The read-through is less about a one-quarter earnings pop than a near-term margin reset driven by a temporary but very real supply shock layered onto already tight inventories. The highest beta expression is not HUN itself, but the broader polyurethane value chain: if pricing is moving ahead of inputs with only modest inventory on hand, upstream producers and logistics-constrained competitors should see the first benefit, while downstream formulators, insulation distributors, and building-product OEMs absorb the squeeze later. The second-order effect is that this kind of tightness often looks strongest before order books normalize; once customers finish the one- to two-day pre-buy, volume growth can flatten even if pricing remains firm.
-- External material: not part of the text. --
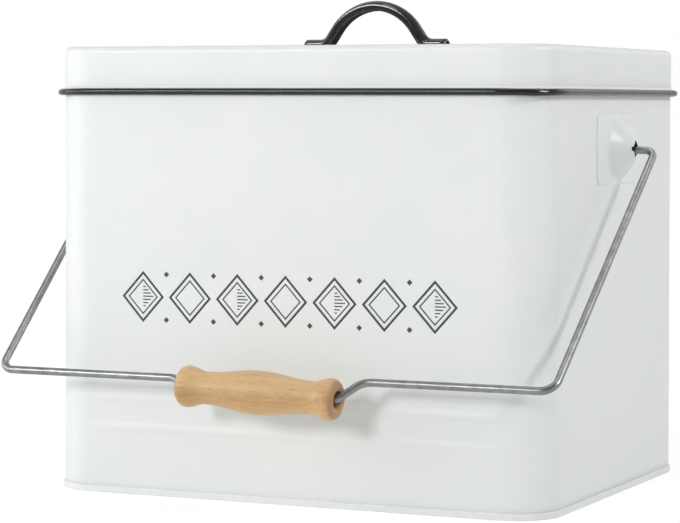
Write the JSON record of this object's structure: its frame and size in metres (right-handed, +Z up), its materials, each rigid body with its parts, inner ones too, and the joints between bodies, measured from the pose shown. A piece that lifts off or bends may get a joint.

The market is likely underestimating how quickly this can roll over if demand softness shows up in late Q3 or Q4. Management is effectively telling you that current margin expansion is being “borrowed” from a short window of supply disruption and raw-material lag, not from a durable structural change in end demand. That matters because the biggest swing factor is not feedstock cost, but whether housing, remodeling, and industrial activity stay sufficiently elastic to absorb higher prices; if not, the pricing power signal could fade faster than consensus expects, especially in Europe where energy remains the marginal constraint. The most interesting contrarian angle is that the geopolitical disruption may be a net share-gain opportunity for the best-integrated operators, but only for a few quarters. If competing sites in Europe and the Middle East stay pressured, HUN can win incremental share and reprice contracts; if the Strait normalizes and Chinese/European supply re-enters, the market could rapidly shift from tight to merely adequate, compressing spreads. In that setup, the trade is best expressed as a tactical earnings-upside long, not a secular rerating long.